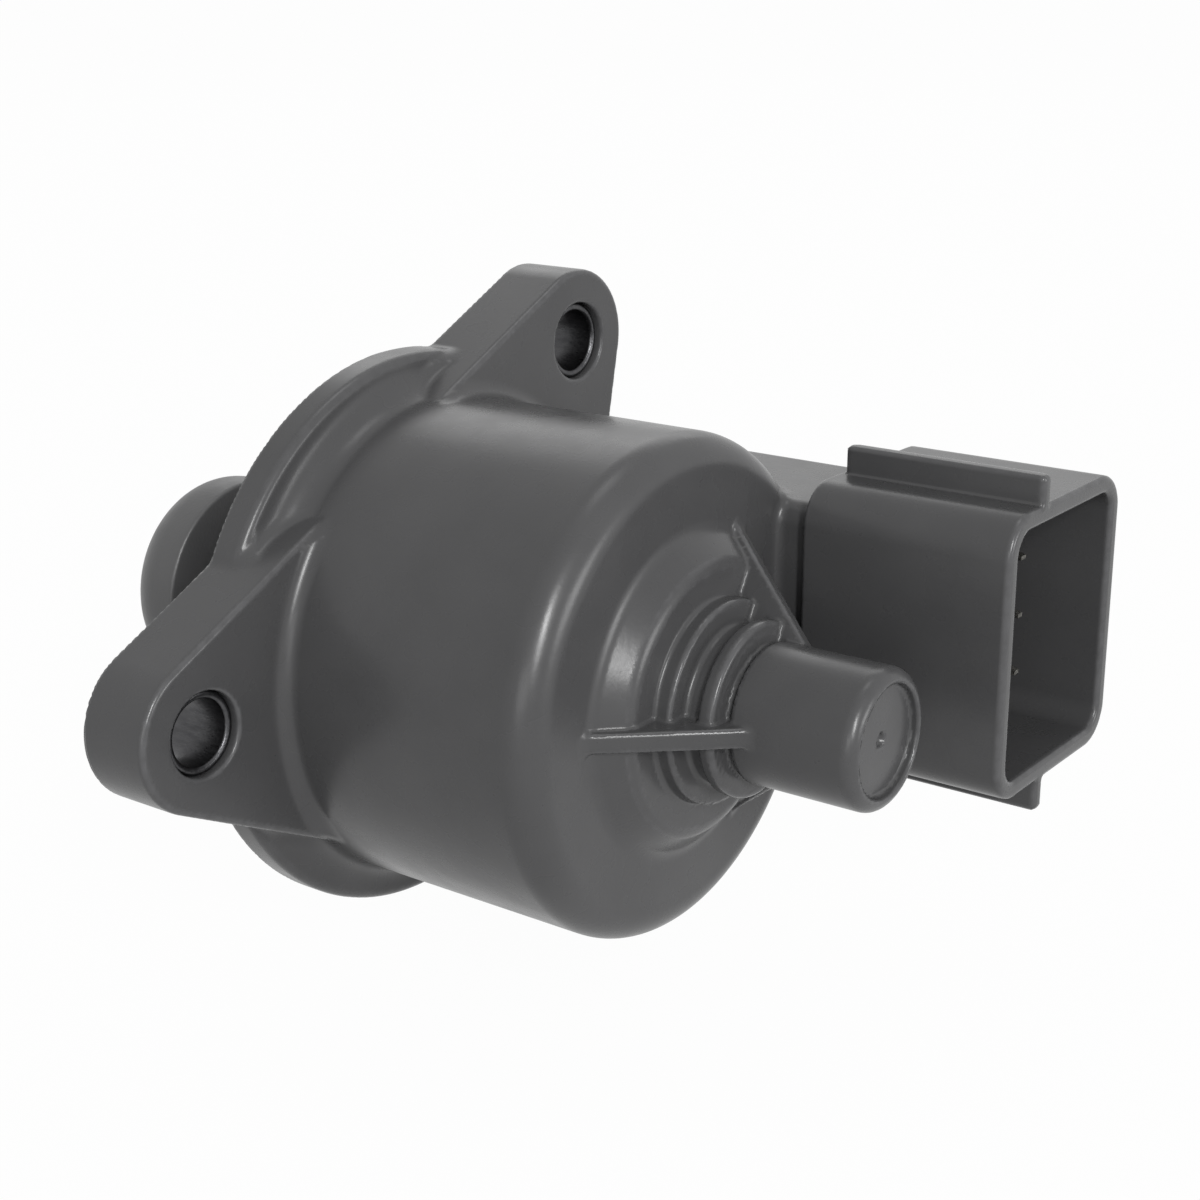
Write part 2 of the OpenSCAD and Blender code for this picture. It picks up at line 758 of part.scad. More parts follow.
housing();
ear_bush(ear_angles[0]);  // near_ear_bush
ear_bush(ear_angles[1]);  // upper_ear_bush
ear_bush(ear_angles[2]);  // lower_ear_bush
front_guide();
pilot_o_ring();
coil_cup(stack_x, 1, 0);  // front_cup
pole_plate(mid_x, -1, half_pole);  // front_pole_plate
pole_plate(mid_x, 1, half_pole / 2);  // rear_pole_plate
coil_cup(floor_x, -1, half_pole * 1.5);  // rear_cup
bobbin(front_coil_x0, front_coil_x1, front_root_x);  // front_bobbin
bobbin(rear_coil_x0, rear_coil_x1, rear_root_x);  // rear_bobbin
winding(front_coil_x0, front_coil_x1);  // front_winding
winding(rear_coil_x0, rear_coil_x1);  // rear_winding
for (i = [0:5]) terminal_pin(i);
bearing_outer_race();
bearing_inner_race();
bearing_balls();
bearing_cage();
preload_washer();
rear_bush();
rotor_magnet();
rotor_nut();
lead_screw();
plunger_head();
spring_seat();
plunger_spring();
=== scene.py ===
"""Idle air control valve: detail, materials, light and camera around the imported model.

The housing is one moulding. Its skin is meshed from a distance field, so that every
edge and inner corner has the radius of the moulded part. Field sizes are in millimetres.
"""
import json
import math

import bmesh
import bpy
import numpy as np
from mathutils import Matrix, Vector


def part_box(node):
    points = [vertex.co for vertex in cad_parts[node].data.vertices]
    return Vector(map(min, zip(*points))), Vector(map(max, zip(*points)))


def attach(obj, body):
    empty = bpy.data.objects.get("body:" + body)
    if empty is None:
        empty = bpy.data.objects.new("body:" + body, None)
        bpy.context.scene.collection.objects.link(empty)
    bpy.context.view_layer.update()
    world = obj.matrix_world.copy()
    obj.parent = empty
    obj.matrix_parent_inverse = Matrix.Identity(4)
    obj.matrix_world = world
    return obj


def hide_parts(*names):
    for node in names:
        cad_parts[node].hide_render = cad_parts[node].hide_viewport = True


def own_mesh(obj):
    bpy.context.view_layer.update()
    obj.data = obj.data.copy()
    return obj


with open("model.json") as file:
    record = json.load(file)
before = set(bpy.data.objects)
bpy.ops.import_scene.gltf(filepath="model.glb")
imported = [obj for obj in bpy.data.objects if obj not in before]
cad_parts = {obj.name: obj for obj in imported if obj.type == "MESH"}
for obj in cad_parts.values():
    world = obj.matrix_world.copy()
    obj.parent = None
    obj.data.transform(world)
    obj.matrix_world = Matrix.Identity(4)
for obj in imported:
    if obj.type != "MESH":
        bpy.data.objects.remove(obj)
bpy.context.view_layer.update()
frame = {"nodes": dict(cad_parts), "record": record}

MM = 0.001

# Housing, in millimetres. The ears' roots and the shroud's upper corners follow the
# photograph a little closer than the CAD source does. The rest is as in the source.
BODY_R, BODY_LEN, RIM_ROUND = 20.5, 30.5, 2.8
FLANGE_R, FLANGE_T = 24.0, 3.0
EAR_T, EAR_PITCH, EAR_TIP_R, EAR_ROOT_R = 6.5, 28.8, 6.29, 19.0
EAR_ANGLES = (180.0, 52.0, -52.0)
EAR_HOLE_R = 3.37
BOSS_BASE_R, BOSS_TOP_R, BOSS_H = 13.1, 10.9, 2.3
STEP_R, STEP_H = 8.2, 1.5
WAIST_R, WAIST_H = 6.3, 1.5
COLLAR_R, COLLAR_H = 7.0, 1.4
NUB_R, NUB_END, NUB_ROUND, NUB_GROOVE = 5.6, 48.5, 1.2, (0.35, 0.6)
RECESS_R, RECESS_DEPTH = 4.4, 0.8
DIMPLE_R = 0.55
GUSSET_T, GUSSET_FOOT_R, GUSSET_TOP = 1.6, 14.0, (5.3, 40.1)
GUSSET_ANGLES = (180.0, 60.0, -60.0)
SHROUD_Y, SHROUD_Z, SHROUD_X = (11.7, 32.1), (-8.8, 14.8), (33.4, 51.8)
SHROUD_WALL, SOCKET_FLOOR = 1.5, 36.0
SHROUD_ROUND_LOW, SHROUD_ROUND_HIGH = 3.4, 3.4
RIB_T, RIB_X = 1.3, 34.2
RIB_TOP_Y, RIB_TOP_H = 17.0, 2.4
RIB_LOW_Y, RIB_LOW_H = 19.0, 2.6
NECK_X, NECK_Y, NECK_Z, NECK_ROUND = (9.5, 34.4), (12.6, 27.5), (-6.2, 12.9), 1.8
CHAMBER_R, CHAMBER_END = 17.42, 26.6
BUSH_SEAT_R, BUSH_SEAT_END = 4.62, 29.6
SCREW_ROOM_R, SCREW_ROOM_END = 3.2, 46.0

# Moulded radii of the housing's edges and inner corners
EDGE = 0.45
FLANGE_EDGE = 0.8
FINE_EDGE = 0.3
FLANGE_FILLET = 2.5
EAR_FILLET = 1.4
CORNER_FILLET = 0.5
NECK_EDGE, NECK_FILLET = 0.8, 0.8
BORE_EDGE = 0.15

# How far a form runs on inside another, so that its end doesn't show
BURIED = 6.0

# Reach over which the bend of the skin is measured, and the bend that counts as a full edge
BEND_REACH, FULL_BEND = 0.1, 2.0

# Reaches over which slopes are measured, and the largest cosine between a fillet's two faces
ROOT_REACH, SLOPE_REACH, MOST_SLANT = 0.01, 0.02, 0.97

# Mesh step of the skins, and where the housing's is split into two pieces
STEP_MM = 0.34
SPLIT_X = 19.0

# Grid steps along a block, blocks in a batch, and how many block sizes from the skin are near it
BLOCK, BATCH, NEAR = 8, 1500, 1.2


def rounded(a, b, radius):
    """Intersection of two distances, with a rounded edge."""
    inner = np.minimum(np.maximum(a, b), -radius)
    return inner + np.hypot(np.maximum(a + radius, 0), np.maximum(b + radius, 0))


def filleted(a, b, radius, slant=0.0):
    """Union of two distances, with a fillet in the inner corner.

    The slant is the cosine between the two normals, 0 where the faces are square.
    """
    slant = np.clip(slant, 0, MOST_SLANT)
    p, q = np.maximum(radius - a, 0), np.maximum(radius - b, 0)
    reach = np.sqrt(np.maximum(p * p + q * q - 2 * slant * p * q, 0) / (1 - slant * slant))
    return np.where((p > slant * q) & (q > slant * p), radius - reach, np.minimum(a, b))


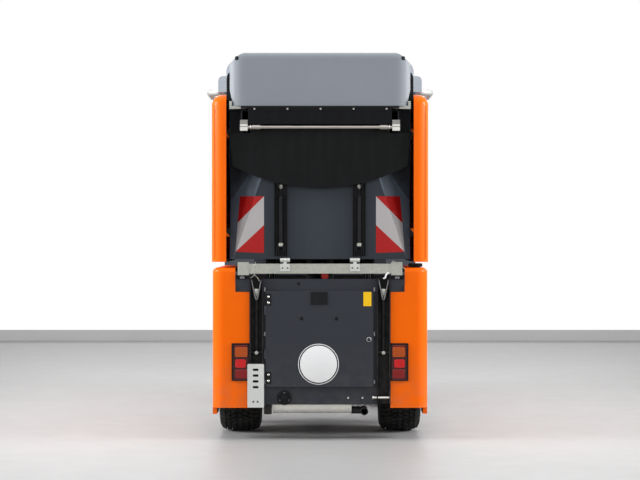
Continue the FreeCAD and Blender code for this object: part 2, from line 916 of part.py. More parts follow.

——————————

Extract all the material, leaving every line as it is.

FULL OUTPUT:
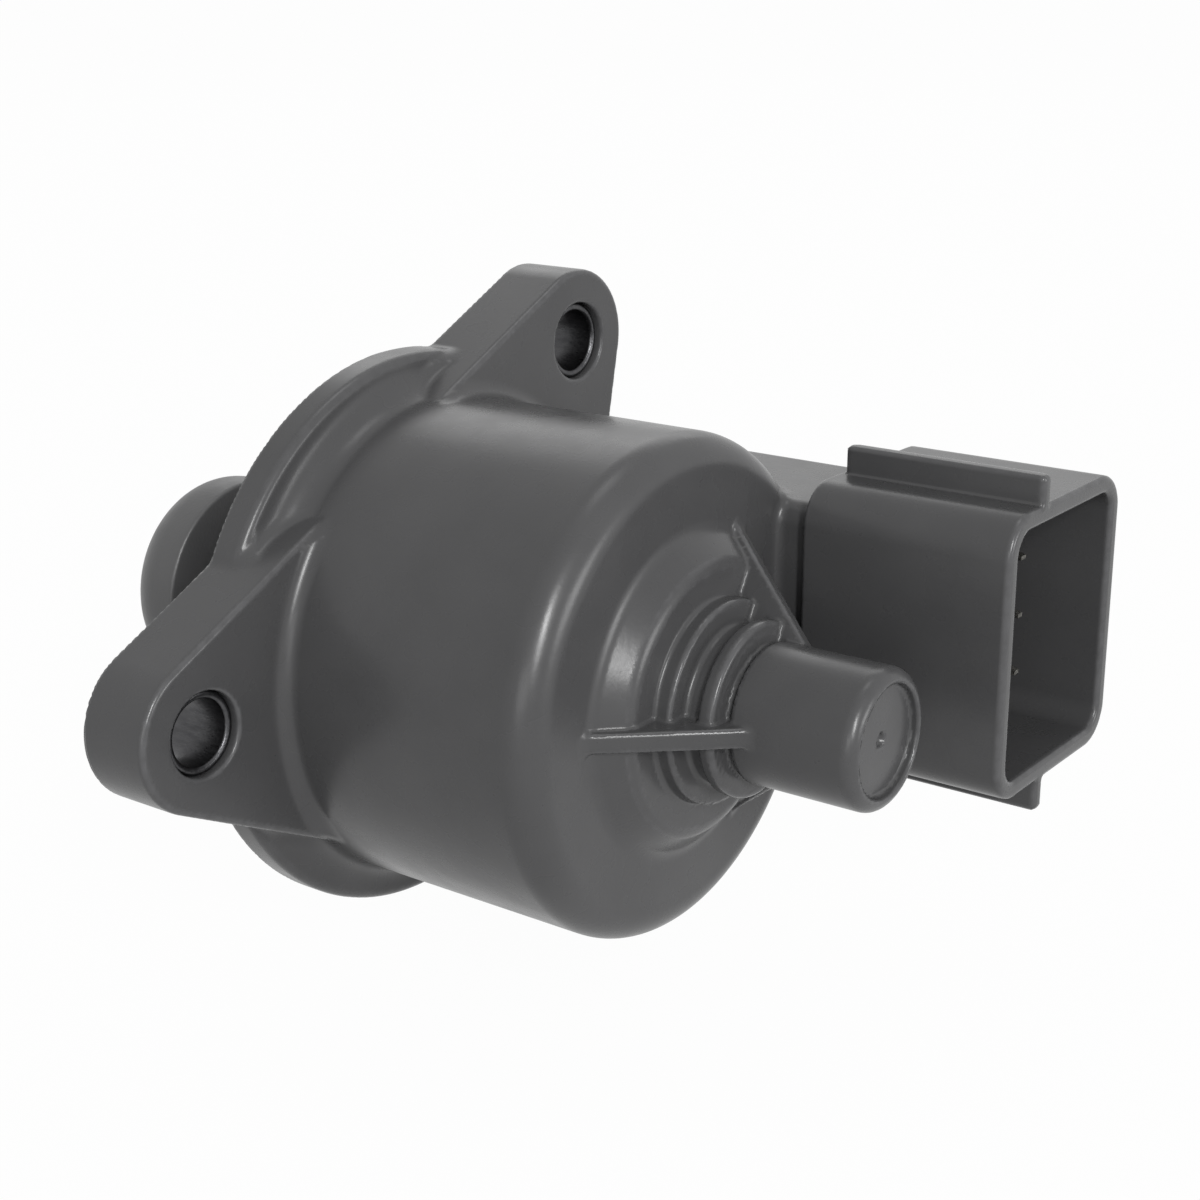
Write part 2 of the OpenSCAD and Blender code for this picture. It picks up at line 758 of part.scad. More parts follow.
housing();
ear_bush(ear_angles[0]);  // near_ear_bush
ear_bush(ear_angles[1]);  // upper_ear_bush
ear_bush(ear_angles[2]);  // lower_ear_bush
front_guide();
pilot_o_ring();
coil_cup(stack_x, 1, 0);  // front_cup
pole_plate(mid_x, -1, half_pole);  // front_pole_plate
pole_plate(mid_x, 1, half_pole / 2);  // rear_pole_plate
coil_cup(floor_x, -1, half_pole * 1.5);  // rear_cup
bobbin(front_coil_x0, front_coil_x1, front_root_x);  // front_bobbin
bobbin(rear_coil_x0, rear_coil_x1, rear_root_x);  // rear_bobbin
winding(front_coil_x0, front_coil_x1);  // front_winding
winding(rear_coil_x0, rear_coil_x1);  // rear_winding
for (i = [0:5]) terminal_pin(i);
bearing_outer_race();
bearing_inner_race();
bearing_balls();
bearing_cage();
preload_washer();
rear_bush();
rotor_magnet();
rotor_nut();
lead_screw();
plunger_head();
spring_seat();
plunger_spring();
=== scene.py ===
"""Idle air control valve: detail, materials, light and camera around the imported model.

The housing is one moulding. Its skin is meshed from a distance field, so that every
edge and inner corner has the radius of the moulded part. Field sizes are in millimetres.
"""
import json
import math

import bmesh
import bpy
import numpy as np
from mathutils import Matrix, Vector


def part_box(node):
    points = [vertex.co for vertex in cad_parts[node].data.vertices]
    return Vector(map(min, zip(*points))), Vector(map(max, zip(*points)))


def attach(obj, body):
    empty = bpy.data.objects.get("body:" + body)
    if empty is None:
        empty = bpy.data.objects.new("body:" + body, None)
        bpy.context.scene.collection.objects.link(empty)
    bpy.context.view_layer.update()
    world = obj.matrix_world.copy()
    obj.parent = empty
    obj.matrix_parent_inverse = Matrix.Identity(4)
    obj.matrix_world = world
    return obj


def hide_parts(*names):
    for node in names:
        cad_parts[node].hide_render = cad_parts[node].hide_viewport = True


def own_mesh(obj):
    bpy.context.view_layer.update()
    obj.data = obj.data.copy()
    return obj


with open("model.json") as file:
    record = json.load(file)
before = set(bpy.data.objects)
bpy.ops.import_scene.gltf(filepath="model.glb")
imported = [obj for obj in bpy.data.objects if obj not in before]
cad_parts = {obj.name: obj for obj in imported if obj.type == "MESH"}
for obj in cad_parts.values():
    world = obj.matrix_world.copy()
    obj.parent = None
    obj.data.transform(world)
    obj.matrix_world = Matrix.Identity(4)
for obj in imported:
    if obj.type != "MESH":
        bpy.data.objects.remove(obj)
bpy.context.view_layer.update()
frame = {"nodes": dict(cad_parts), "record": record}

MM = 0.001

# Housing, in millimetres. The ears' roots and the shroud's upper corners follow the
# photograph a little closer than the CAD source does. The rest is as in the source.
BODY_R, BODY_LEN, RIM_ROUND = 20.5, 30.5, 2.8
FLANGE_R, FLANGE_T = 24.0, 3.0
EAR_T, EAR_PITCH, EAR_TIP_R, EAR_ROOT_R = 6.5, 28.8, 6.29, 19.0
EAR_ANGLES = (180.0, 52.0, -52.0)
EAR_HOLE_R = 3.37
BOSS_BASE_R, BOSS_TOP_R, BOSS_H = 13.1, 10.9, 2.3
STEP_R, STEP_H = 8.2, 1.5
WAIST_R, WAIST_H = 6.3, 1.5
COLLAR_R, COLLAR_H = 7.0, 1.4
NUB_R, NUB_END, NUB_ROUND, NUB_GROOVE = 5.6, 48.5, 1.2, (0.35, 0.6)
RECESS_R, RECESS_DEPTH = 4.4, 0.8
DIMPLE_R = 0.55
GUSSET_T, GUSSET_FOOT_R, GUSSET_TOP = 1.6, 14.0, (5.3, 40.1)
GUSSET_ANGLES = (180.0, 60.0, -60.0)
SHROUD_Y, SHROUD_Z, SHROUD_X = (11.7, 32.1), (-8.8, 14.8), (33.4, 51.8)
SHROUD_WALL, SOCKET_FLOOR = 1.5, 36.0
SHROUD_ROUND_LOW, SHROUD_ROUND_HIGH = 3.4, 3.4
RIB_T, RIB_X = 1.3, 34.2
RIB_TOP_Y, RIB_TOP_H = 17.0, 2.4
RIB_LOW_Y, RIB_LOW_H = 19.0, 2.6
NECK_X, NECK_Y, NECK_Z, NECK_ROUND = (9.5, 34.4), (12.6, 27.5), (-6.2, 12.9), 1.8
CHAMBER_R, CHAMBER_END = 17.42, 26.6
BUSH_SEAT_R, BUSH_SEAT_END = 4.62, 29.6
SCREW_ROOM_R, SCREW_ROOM_END = 3.2, 46.0

# Moulded radii of the housing's edges and inner corners
EDGE = 0.45
FLANGE_EDGE = 0.8
FINE_EDGE = 0.3
FLANGE_FILLET = 2.5
EAR_FILLET = 1.4
CORNER_FILLET = 0.5
NECK_EDGE, NECK_FILLET = 0.8, 0.8
BORE_EDGE = 0.15

# How far a form runs on inside another, so that its end doesn't show
BURIED = 6.0

# Reach over which the bend of the skin is measured, and the bend that counts as a full edge
BEND_REACH, FULL_BEND = 0.1, 2.0

# Reaches over which slopes are measured, and the largest cosine between a fillet's two faces
ROOT_REACH, SLOPE_REACH, MOST_SLANT = 0.01, 0.02, 0.97

# Mesh step of the skins, and where the housing's is split into two pieces
STEP_MM = 0.34
SPLIT_X = 19.0

# Grid steps along a block, blocks in a batch, and how many block sizes from the skin are near it
BLOCK, BATCH, NEAR = 8, 1500, 1.2


def rounded(a, b, radius):
    """Intersection of two distances, with a rounded edge."""
    inner = np.minimum(np.maximum(a, b), -radius)
    return inner + np.hypot(np.maximum(a + radius, 0), np.maximum(b + radius, 0))


def filleted(a, b, radius, slant=0.0):
    """Union of two distances, with a fillet in the inner corner.

    The slant is the cosine between the two normals, 0 where the faces are square.
    """
    slant = np.clip(slant, 0, MOST_SLANT)
    p, q = np.maximum(radius - a, 0), np.maximum(radius - b, 0)
    reach = np.sqrt(np.maximum(p * p + q * q - 2 * slant * p * q, 0) / (1 - slant * slant))
    return np.where((p > slant * q) & (q > slant * p), radius - reach, np.minimum(a, b))


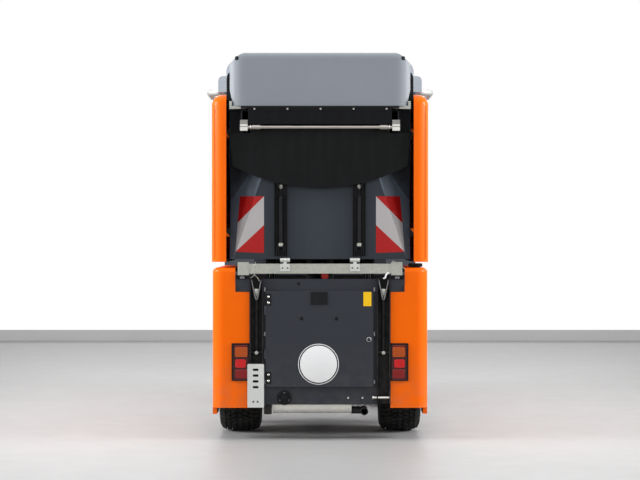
Continue the FreeCAD and Blender code for this object: part 2, from line 916 of part.py. More parts follow.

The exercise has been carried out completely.